I take a look and on page 6 of that 33-page customer agreement in Section 5, subparagraph F, talking about customer representations and responsibilities. It says, "I understand that Robinhood may, at any time, in its sole discretion and without any prior notice to me, prohibit or restrict my ability to trade securities."

Basically, in exchange for using Robinhood services, you have agreed that if Robinhood wants to tell you, "No, we're not going to let you buy that stock. We're not going to let you just short that stock. We're not going to let you cover your position," it has the right to do that.

Now, how many people read that in the agreement? Probably zero. I didn't read it until now when I was looking for it. I would venture that pretty much every brokerage agreement you've got, not just Robinhood, probably every broker out there, has something very similar there that gives the broker discretion to do these things.

The question Jason McKenna raises about, "Well, how is it fair to do it for some people and not for others?" That, I wonder about. There are some legal prohibitions against discrimination, but the question is whether you're a protected class. Certainly, mainstream investor vs. Wall Street investor is not a court-recognized protected class.

I'd be surprised this class action goes any further than all the class actions you have filed against every single stock on the stock market. Anytime something goes wrong or right against somebody who is betting it, it was going to go right or wrong respectively.

It's frustrating. But it is the leverage that the businesses that you do business with have over you. It's something that you need to get used to because just about all of those agreements, whether it's on the mobile device you use, the internet services that you have, they all have this language there to protect them and give them a lot of discretion and do things that they don't usually do. When they do, everybody's surprised. But it's right there in the agreement that says they can do it.

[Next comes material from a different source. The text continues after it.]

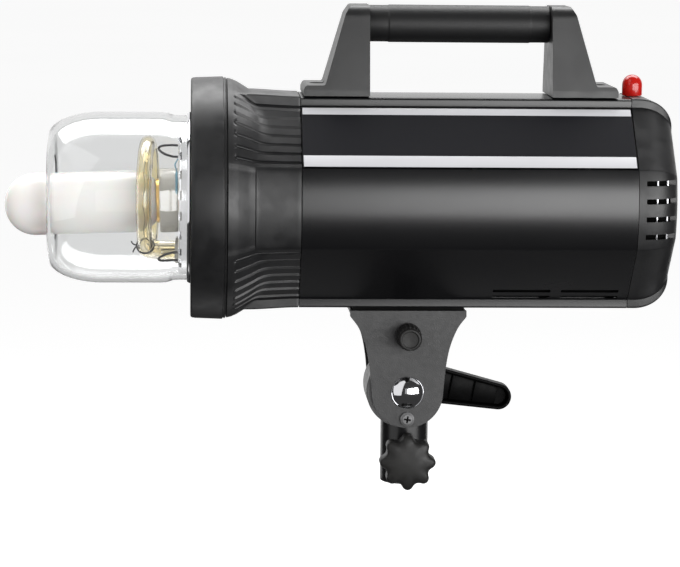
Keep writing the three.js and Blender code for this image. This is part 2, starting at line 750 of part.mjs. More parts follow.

Jason Hall: The Overton window shifted so much because every time you download an app, anytime you install something on your connected TV, all of those things, you do it every time you do one of those transactions -- every single time. You create an account on a new website. Every time, it's the same thing, and we all do the same thing. We race to the bottom, check off the boxes we have to and then click, "I agree." The fact that none of us read it doesn't absolve us from that contract being in force. Here we are. It's not a very satisfying answer, Dan. Come on. You got to do it better than that next time.

Dan Caplinger: I'm sorry.

Jason Hall: Truth hurts sometimes.

Dan Caplinger: There are situations where you are required to adhere to a contract that is unenforceable because it's a contract of adherence. But voluntarily opening into a brokerage relationship with somebody who gives you stock trading for free, come on, there's a price that you pay for things. If it is free in one way, then there's something you're paying somewhere else.

I'm skeptical of everything and that sometimes makes me have a negative attitude when I should have a positive attitude. But in this case, it's totally consistent with the way things are going. In page six of the customer agreement at the bottom, it's a big F, Purchases under Section 5. Jason, if somebody was asking where that is. That's where it is.